The girls expressed frustration when they received seemingly contradictory feedback about the same paper from different OWL consultants or feedback that ran counter to what the students believed the teacher asked

Listen to Heather and Kari express their concerns about contradictory feedback, a limitation of the OWL expressed by approximately 10% of the girls we interviewed.

Heather (Rancho Buena Vista; March 2004; Student interview p. 154)

Kari (Vista; April 2005; Student interview p. 60)

Heather explained the frustration of receiving varied, often contradictory, feedback from different consultants about the same paper. What is notable is how Heather handled the contradiction: she went to her parents. To help her sort through contradictory feedback, Heather sought a consultative, if not collaborative, writing process. Her interview comment suggested that as a struggling writer, she was inclined to ask more questions rather than retreat.

Kari’s experience with contradictory feedback was unlike Heather’s. Kari explained that the OWL consultants’ responses did not demand that she process competing feedback. Instead, Kari found, at times, the assignment’s parameters prohibited the revision the consultant suggested. This disconnect was problematic for Kari and other participants. As she explained, “It’s not like they’re doing something wrong, just it doesn’t help me, because I can’t use that.” Kari’s tone is forgiving. Yet, while she understands that she should anticipate varied responses, her assessment of what she needs is unambiguous.

As users of this OWL, these girls clarified and developed their writing, exemplifying writing as a social construction (Bruffee, 1984; Harris, 1992). While we regret that contradictory and delayed feedback left some girls feeling frustrated about their OWL consultant interactions, the girls’ responses teach us what solicitors of feedback need. For some girls, the OWL facilitated further discussion about their writing. Their collective frustrations, expressed by Heather and Kari, encourage us to develop pedagogies to better prepare future OWL users. We know the act of processing contradictory feedback is a necessary skill that will benefit these girls as writers.

The girls welcomed feedback.  If the OWL consultants withheld models to complement their revision suggestions, however, the girls often felt frustrated.

Listen to Kari, Danielle, Casey, and Katelyn articulate their requests for feedback. When the OWL consultants identified vague language, these girls, like more than 20% of all of the girls we interviewed, each wished the consultants provided more: They wished the consultants demonstrated how to “fix” the issue.

Kari (Vista; April 2005; Student interview pp. 60-61)

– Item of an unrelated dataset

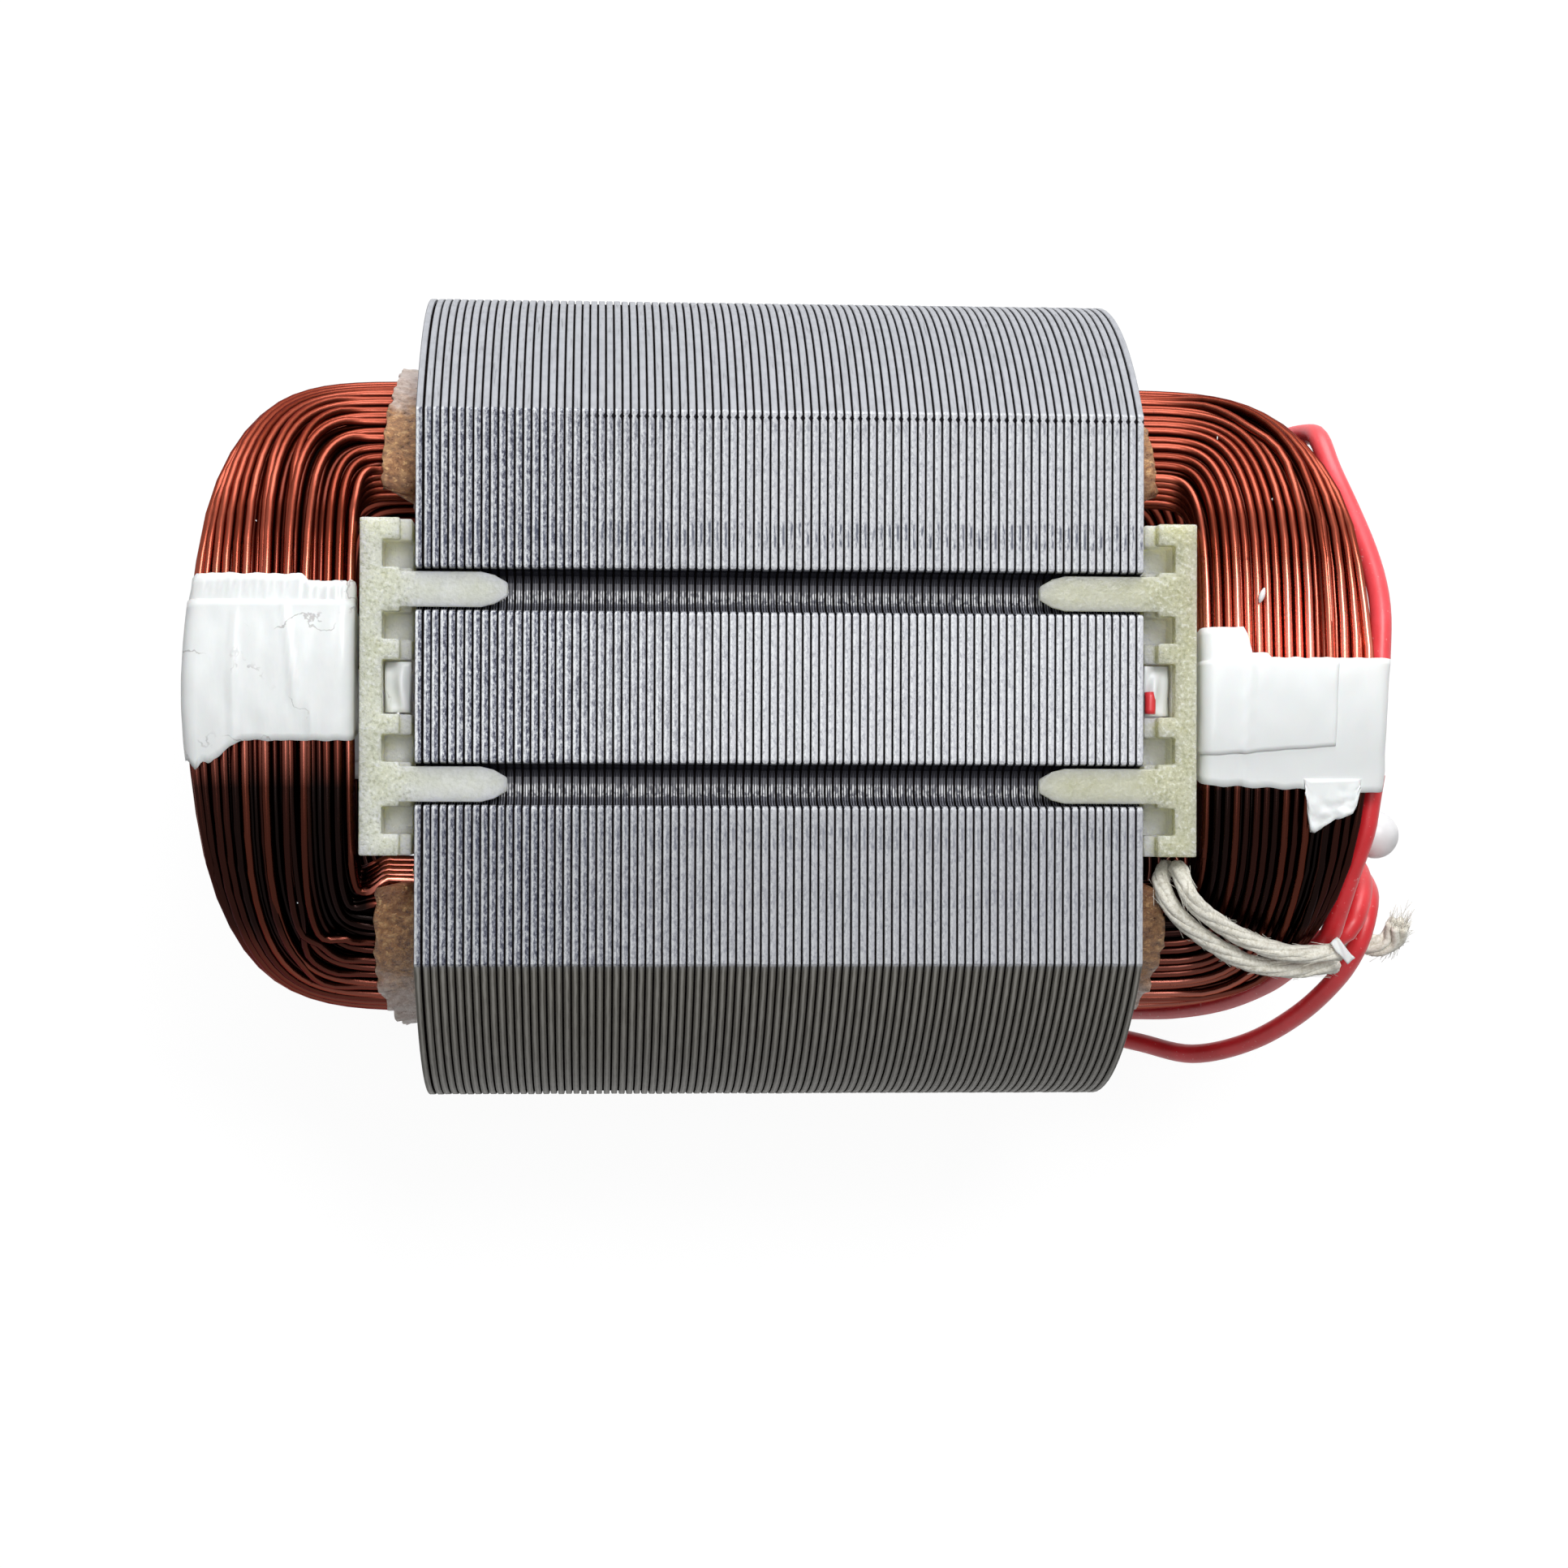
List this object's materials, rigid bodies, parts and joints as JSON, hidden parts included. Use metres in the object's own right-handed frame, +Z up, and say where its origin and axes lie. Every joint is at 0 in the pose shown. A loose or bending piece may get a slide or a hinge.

Danielle (Vista; May 2006; Student interview p. 10)

Casey (Rancho Buena Vista; May 2006; Student interview p. 26)

Katelyn (Vista; May 2006; Student interview pp. 79-80)

Notably, at the start of our university/high school collaboration from 2002-2004, users made clear their feedback requests for specific and critical feedback. The girls using the OWL from 2004-2006 solicited slightly different feedback. They also requested specificity, but these girls asked for a certain kind of specificity–a request for models. Kari, Danielle, Casey, and Katelyn sought suggestions addressing the weaknesses the consultants identified. As Danielle explained, she would like “the kind of detail that basically explains what the problem is and a way you can fix it.” Kari, Casey, and Katelyn pushed this request a bit further while also acknowledging the complexity of their request. Kari commented, on the one hand, “[S]ometimes you want them to just hand you answers, but you can’t really do that.” It would be wonderful, she noted, if the consultants could just say “Write this for me.” But as she clarified self-referentially, “Kind of that’s your job.” As Casey pointed out, if consultants used a directive, “write this” approach, “[That might get them taken advantage of sometimes.” While Danielle requested the consultants offer “a way you can fix it,” Katelyn suggested, “They could actually write suggestions of their own, but not tell us what we should write but kind of something similar, create another scenario.”

The girls’ request for scenarios and models seemed reasonable and left us wondering. We appreciated the girls’ awareness that a “write this” approach presented challenges for the consultants. At the same time, we found the timing of this request significant. Was there a reason initial OWL users didn’t request models? The girls’ desire for concrete examples might have resulted from the curriculum; perhaps the girls had been asked to use imitation as a way to study written forms. However, this call for samples may have indicated the girls’ increasing online presence. Girls in the later years searched online for models to imitate much more often than their predecessors. Their pursuit of models suggests these girls valued seeing examples of effective writing as they strengthened their own texts.